Improvement of the mechanical stability of oak by radiation-induced in-situ copolymerization of allyl glycidyl ether with acrylonitrile and methyl methacrylate

Abstract

This study deals with the improvement of the mechanical stability of oak, which belongs to the hardwoods, by radiation-induced in-situ copolymerization of certain monomers. Acrylonitrile (AN), methyl methacrylate (MMA), allyl glycidyl ether/acrylonitrile (AGE/AN), and allyl glycidyl ether/methyl methacrylate (AGE/MMA) monomers and monomer mixtures were employed to conserve and consolidate the wood. After impregnating oak with these monomer mixtures, polymerization was accomplished by γ-irradiation. The relationships between the mechanical properties of the wood/(co)polymer composites and the anatomic structure of the wood, the types and the quantity of the polymer and copolymer, the irradiation dose and the aging process were explored. The fine structure of the wood/(co)polymer composites and the compatibility of wood with polymer and copolymer were investigated by scanning electron microscopy.
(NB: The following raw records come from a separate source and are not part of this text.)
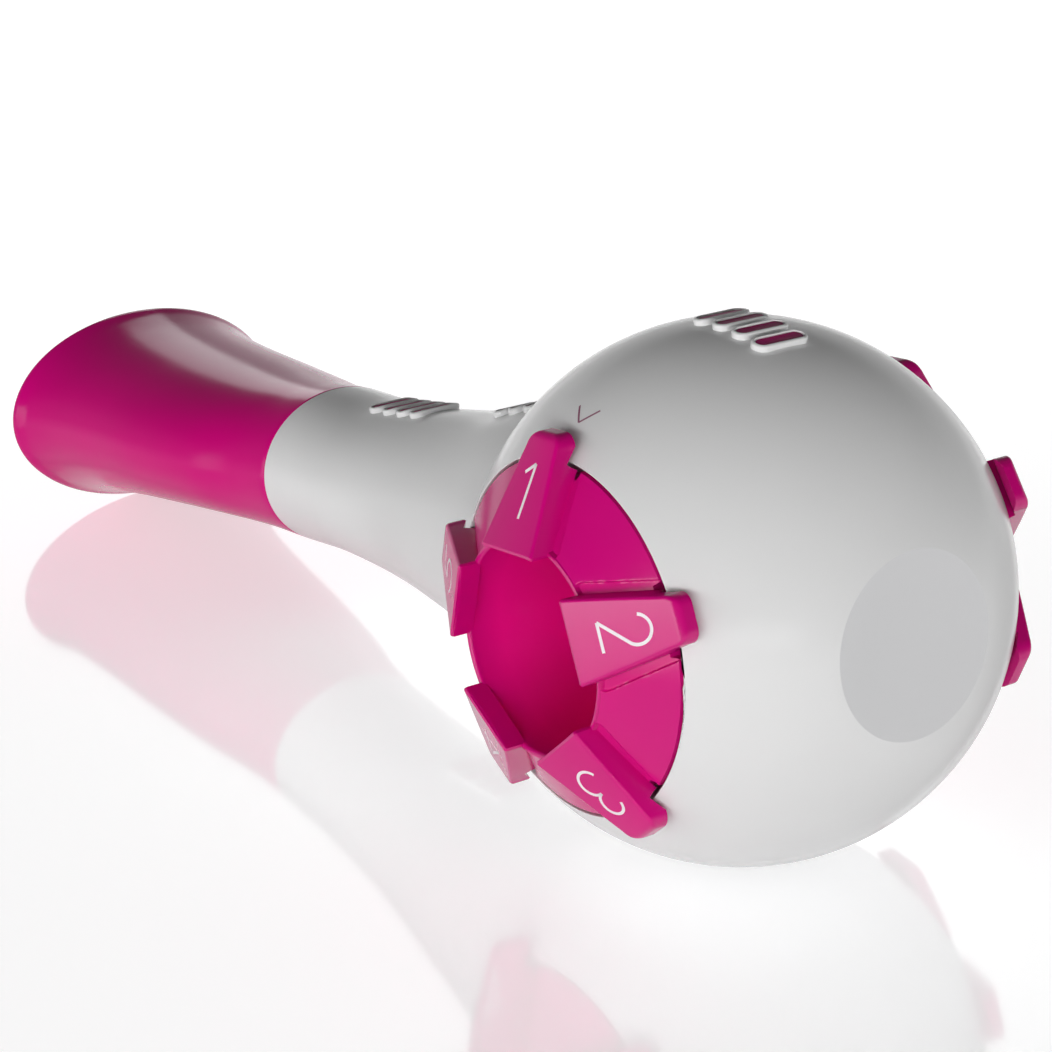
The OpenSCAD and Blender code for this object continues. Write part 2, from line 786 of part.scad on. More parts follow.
// Mouthpiece and the sealing band between it and the spigot
module mouthpiece() {
    color("mediumvioletred")
        lying()
            loft(mouth_rings);
}
module mouthpiece_seal() {
    inner = [spigot_a - band_t, spigot_b - band_t];
    low = band_x - band_w / 2 + fit;
    high = band_x + band_w / 2 - fit;
    color("dimgray")
        lying()
            loft([
                [low, inner[0] + fit, inner[1] + fit], [low, inner[0] + band_t, inner[1] + band_t],
                [high, inner[0] + band_t, inner[1] + band_t], [high, inner[0] + fit, inner[1] + fit]
            ]);
}

// Inlays of the grip ribs
module ball_grip_inlays() {
    color("mediumvioletred")
        lying()
            ball_ribs(rib_rim + fit, rib_h - inlay_drop, inlay_sink - fit * 2);
}
module neck_inlays(x, up) {
    color("mediumvioletred")
        lying()
            neck_ribs(x, up, rib_rim + fit, rib_h - inlay_drop, inlay_sink - fit * 2);
}

housing_upper();
housing_lower();
neck();
end_cap();
cartridge(exhale);  // exhale_cartridge
gasket(exhale);  // exhale_gasket
valve_seat(exhale);  // exhale_valve_seat
valve_disc(exhale);  // exhale_valve_disc
dial(exhale);  // exhale_dial
dial_seal(exhale);  // exhale_dial_seal
axle_screw(exhale);  // exhale_axle_screw
spring_washer(exhale);  // exhale_spring_washer
click_ball(exhale);  // exhale_click_ball
click_spring(exhale);  // exhale_click_spring
cartridge(inhale);  // inhale_cartridge
gasket(inhale);  // inhale_gasket
valve_seat(inhale);  // inhale_valve_seat
valve_disc(inhale);  // inhale_valve_disc
inhale_valve_cap();
dial(inhale);  // inhale_dial
dial_seal(inhale);  // inhale_dial_seal
axle_screw(inhale);  // inhale_axle_screw
spring_washer(inhale);  // inhale_spring_washer
click_ball(inhale);  // inhale_click_ball
click_spring(inhale);  // inhale_click_spring
mouthpiece();
mouthpiece_seal();
ball_grip_inlays();
neck_inlays(neck_grip_x, true);  // neck_grip_inlays
neck_inlays(shoulder_grip_x, true);  // shoulder_grip_inlays
neck_inlays(under_grip_x, false);  // under_grip_inlays
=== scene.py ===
import math

import bpy
import numpy as np
from bpy.props import FloatProperty, FloatVectorProperty, IntProperty, PointerProperty
from mathutils import Matrix, Vector


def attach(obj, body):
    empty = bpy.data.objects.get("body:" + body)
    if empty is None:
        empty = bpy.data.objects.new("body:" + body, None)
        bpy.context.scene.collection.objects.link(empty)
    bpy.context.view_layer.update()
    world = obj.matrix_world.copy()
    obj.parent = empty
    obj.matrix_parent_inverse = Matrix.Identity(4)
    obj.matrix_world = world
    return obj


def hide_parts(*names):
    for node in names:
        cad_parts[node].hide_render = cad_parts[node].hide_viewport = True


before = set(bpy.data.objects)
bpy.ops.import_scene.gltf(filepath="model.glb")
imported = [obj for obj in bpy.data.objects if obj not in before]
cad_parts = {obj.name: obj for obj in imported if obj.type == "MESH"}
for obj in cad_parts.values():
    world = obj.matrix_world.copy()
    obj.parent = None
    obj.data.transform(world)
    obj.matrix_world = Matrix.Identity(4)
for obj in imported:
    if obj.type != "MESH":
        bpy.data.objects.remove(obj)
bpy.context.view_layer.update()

bl_info = {
    "name": "Breathing trainer",
    "version": (1, 0, 0),
    "blender": (4, 5, 0),
    "location": "View3D > Sidebar > Trainer",
    "description": "Skins, dials, ribs and stage of a hand-held breathing trainer",
    "category": "Object",
}

MM = 0.001
TAU = 2 * math.pi
EXHALE, INHALE = 1, -1
DIAL_WALL = 1.3  # mm, wall of a dial's tube
LIP_WIDTH = 0.55  # mm of flat rim round a dial's bore
OUTSIDE = -9.0  # a distance that counts as far outside a tray or a notch


# Sizes a user would change

def length(name, description, default):
    return FloatProperty(name=name, description=description, default=default * MM,
                         min=0.0, unit="LENGTH", subtype="DISTANCE")


def colour(name, description, default):
    return FloatVectorProperty(name=name, description=description, default=default,
                               size=3, min=0.0, max=1.0, subtype="COLOR")


class TrainerBody(bpy.types.PropertyGroup):
    ball_r: length("Ball radius", "Outer radius of the ball", 26)
    wall: length("Wall", "Thickness of the ball's and the neck's wall", 2)
    flat_depth: length("Flat depth", "Depth of the flat at the back of the ball", 1.5)
    neck_len: length("Neck length", "From the ball's centre to the mouthpiece's seam", 71.4)
    neck_w: length("Neck width", "Width of the neck at the seam", 21)
    neck_h: length("Neck height", "Height of the neck at the seam", 17.8)
    root_r: length("Root radius", "Radius of the neck where it leaves the ball", 14.5)
    blend_r: length("Blend radius", "Radius of the hollow blend into the neck", 7.8)
    spigot_len: length("Spigot length", "Length that carries the mouthpiece", 13)
    spigot_wall: length("Spigot wall", "Thickness of the spigot's wall", 1.6)


class TrainerMouthpiece(bpy.types.PropertyGroup):
    mouth_len: length("Length", "From the seam to the lip", 50)
    lip_w: length("Lip width", "Width across the lip", 36.4)
    lip_h: length("Lip height", "Height across the lip", 23.4)
    sleeve_wall: length("Wall", "Thickness of the mouthpiece's wall", 1.8)


class TrainerDials(bpy.types.PropertyGroup):
    exhale_settings: IntProperty(name="Exhale settings", description="Lugs on the exhale dial",
                                 default=5, min=3, max=5)
    inhale_settings: IntProperty(name="Inhale settings", description="Lugs on the inhale dial",
                                 default=6, min=4, max=6)
    exhale_opening: length("Exhale opening", "Radius of the exhale opening in the ball", 16.8)
    inhale_opening: length("Inhale opening", "Radius of the inhale opening in the ball", 16.4)
    exhale_bore: length("Exhale bore", "Radius of the exhale dial's bore", 9.9)
    inhale_bore: length("Inhale bore", "Radius of the inhale dial's bore", 9.6)
    exhale_floor: length("Exhale floor", "From the ball's centre to the bore's floor", 9.6)
    inhale_floor: length("Inhale floor", "From the ball's centre to the bore's floor", 13)
    rim_drop: length("Rim drop", "How far the rim of a bore lies inside the ball's radius", 1.9)
    lug_h: length("Lug height", "Height of the lugs over that rim", 1.7)


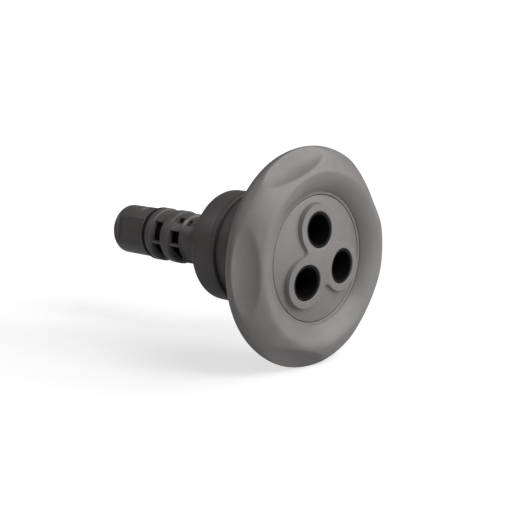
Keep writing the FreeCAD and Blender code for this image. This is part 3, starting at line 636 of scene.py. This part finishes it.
def build_wear_ring(material):
    outline = rounded([(LAND_FRONT_X + SEAT_GAP, GROOVE_FLOOR_RADIUS + SEAT_GAP),
                       (NECK_BACK_X - SEAT_GAP, GROOVE_FLOOR_RADIUS + SEAT_GAP),
                       (NECK_BACK_X - SEAT_GAP, LAND_RADIUS + WEAR_RING_PROUD, 0.5),
                       (LAND_FRONT_X + SEAT_GAP, LAND_RADIUS + WEAR_RING_PROUD, 0.5)], 6)
    ring = spun(outline, 256)
    cutters = bmesh.new()
    middle = (LAND_FRONT_X + NECK_BACK_X) / 2
    add_block(cutters, -2 * WEAR_RING_WIDTH, 2 * WEAR_RING_WIDTH, GROOVE_FLOOR_RADIUS - 2,
              LAND_RADIUS + 2, WEAR_RING_GAP, 0)
    slant = (Matrix.Rotation(math.radians(90), 4, "X") @ Matrix.Translation((middle * MM, 0, 0))
             @ Matrix.Rotation(math.radians(45), 4, "Y"))
    bmesh.ops.transform(cutters, matrix=slant, verts=cutters.verts)
    ring = carved(ring, cutters, 0.1)
    return finish_piece("wear_ring_moulding", ring, "wear_ring", material)


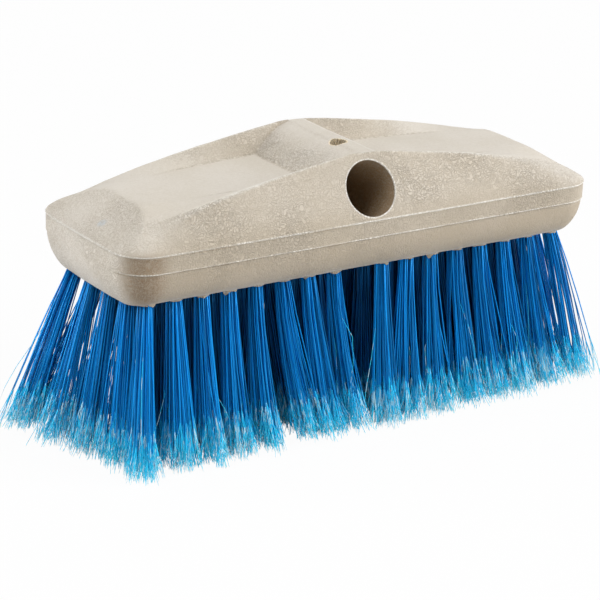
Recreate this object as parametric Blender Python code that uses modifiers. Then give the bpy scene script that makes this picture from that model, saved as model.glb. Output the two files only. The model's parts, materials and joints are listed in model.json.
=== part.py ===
# Wash brush head: a moulded foam block with a slanted handle socket, and eighty
# bristle tufts set in drilled holes in its underside. It stands on its bristle tips.
# Metres, +Z up, +X along the block, and the socket opens towards -Y.

import math

import bmesh
import bpy
from mathutils import Matrix, Vector

# The block's outline at its widest, the band that runs round it
block_length = 0.2032
block_width = 0.0686
band_corner_radius = 0.0120
band_height = 0.0063
band_end_bow = 0.0010
band_side_bow = 0.0003
band_step = 0.0005

# The rounded skirt between the band and the flat underside
skirt_height = 0.0138
skirt_inset_end = 0.0059
skirt_inset_side = 0.0097
underside_corner_radius = 0.0040

# The two long crests, which run along the block and fall away to its ends
crest_rise = 0.0222
crest_half_spacing = 0.0232
crest_end_spread = 0.0021
crest_fall_angle = math.radians(9.0)
crest_droop = 0.0073
crest_peak_radius = 0.0100
crest_end_inset = 0.0092
crest_corner_radius = 0.0090
crest_end_rise = 0.0065
slope_fullness = 0.0005
end_fullness = 0.0005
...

The existence of polymer and copolymer in the wood enhanced the mechanical durability of the wood. The results of the hardness and the compressive strength tests applied in the parallel and perpendicular directions to the fibers of the wood/(co)polymer composites show that P(AGE/MMA), P(AGE/AN) copolymers are effective in raising the mechanical durability. In the case of P(AGE/MMA), the increase in the compressive strength perpendicular to the fibers in the oak wood is 179% at highest conversion. Similar results were also acquired from hardness tests. The decrease in the mechanical durability after aging for 28 d was very little.